Оля не так давно стала понимать, кто я. Когда ей в школе стали говорить: «Твой папа – Рома Зверь». Мама говорит дочке: вот у тебя папа артист, музыкант, поет песни. Откуда ребенок знает, что это такое? Если бы ей сказали, у тебя папа – токарь шестого разряда, на заводе работает, это было бы то же самое. Вот когда уже побывала на концертах, тогда Оля начала понимать, что папа артист. Концерты ее впечатлили. У нее есть любимые песни «Зверей». Ей нравятся «страшные», где очень много шумов, пугающих звуков. Хоррор типа «Фабрики грёз» или «Молний». А для «Пингвинов» она написала свой вариант текста, что‐то про кроликов… Розовые кролики больше не вернутся. Розовые кролики больше не смеются. «Районы-кварталы» она не слушает… Она у меня не принцесса, а свой парень, дружбан, молодец. У нее тоже все очень четко: дружба – это дружба. Каждое такое понятие для нее очень важно.
Расфокус
Залило нашу студию на «Аэропорту». Все промокло, все пропало. Затопило. Реально все похерилось: компьютеры, инструменты. Все, что на полу стояло. Это же подвал, там постоянно трубы прорывает, заливает. Многое пришлось восстанавливать, но что‐то не смогли. После такого мы решили оттуда съезжать. Это помещение уже было не привести в порядок. Мы переехали на улицу Гастелло, на «Электрозаводскую», там в бомбоубежище обосновались. Музыканты как по подвалам шкерились, так и шкерятся. Ничего не меняется в этом мире.
Много чего было уничтожено: записи, которые были в компьютере, «уплыли» безвозвратно.
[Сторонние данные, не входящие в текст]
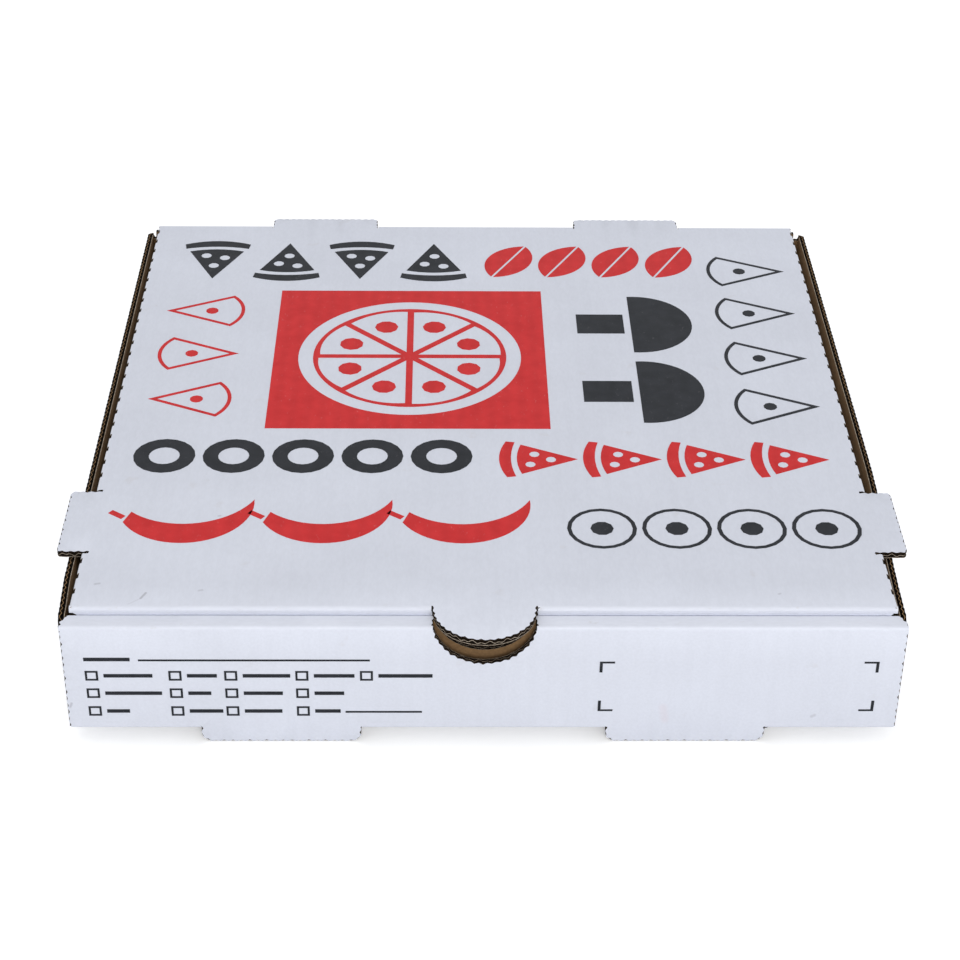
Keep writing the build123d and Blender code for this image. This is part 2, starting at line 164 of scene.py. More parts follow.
# Materials
class Paint:
    """A node material with a few helpers to wire it."""

    def __init__(self, name, roughness, specular):
        self.material = bpy.data.materials.new(name)
        self.material.use_nodes = True
        self.tree = self.material.node_tree
        self.shader = self.tree.nodes["Principled BSDF"]
        self.shader.inputs["Roughness"].default_value = roughness
        self.shader.inputs["Specular IOR Level"].default_value = specular
        self.place = self.tree.nodes.new("ShaderNodeTexCoord").outputs["Object"]

    def node(self, kind, **values):
        made = self.tree.nodes.new(kind)
        for key, value in values.items():
            setattr(made, key, value)
        return made

    def link(self, source, target):
        self.tree.links.new(source, target)

    def noise(self, size, detail=3.0, stretch=(1, 1, 1)):
        """Noise whose cells are about size metres across."""
        mapping = self.node("ShaderNodeMapping")
        mapping.inputs["Scale"].default_value = stretch
        texture = self.node("ShaderNodeTexNoise")
        texture.inputs["Scale"].default_value = 1 / size
        texture.inputs["Detail"].default_value = detail
        self.link(self.place, mapping.inputs["Vector"])
        self.link(mapping.outputs["Vector"], texture.inputs["Vector"])
        return texture.outputs["Fac"]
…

Но большой ценности в самих записях не было, что стоит сесть да переписать? Без проблем! Поэтому никто не горюет об этом. Да, записывал в определенном состоянии, его не воспроизвести, в любом случае песня будет другая. Она бесконечная. И поэтому не имеет никакого смысла переживать. Было и сплыло. У тебя может быть множество вариантов, записанных в разных состояниях, сыгранных по-разному. Это процесс. Любую песню можно восстановить, она же в голове живет. Как может потеряться песня? Если ты рэпер и пишешь по пятьдесят листов в день, забыл их в метро, тогда да, потеря. Но я‐то не пишу столько, у меня все хранится в голове. Существует, поет и играет. Я не могу потерять даже один-единственный звук.
Я вот сейчас смотрю на некоторые свои тексты и думаю: как я это мог сделать? Все время кажется, что никогда не сможешь написать в будущем такие песни, которые ты уже создал. Первый альбом выпустили, вышел второй. Я думал, что никогда уже не напишу таких песен, как в первом, что второй альбом в чем‐то хуже. Третий альбом записали, смотрю, какие хорошие песни на втором. Сейчас делаю четвертый, смотрю на третий и понимаю, что и там все отлично. Но внутри кажется, что из меня что‐то уходит. Что та старая песня лучше новой. Потом проходит какое‐то время, она, как вино, настаивается, и ты понимаешь: а ведь нормальные песни ты все‐таки пишешь. Зря ты на них думал, когда их написал, что они какие‐то неискренние, что не удовлетворяют тебя.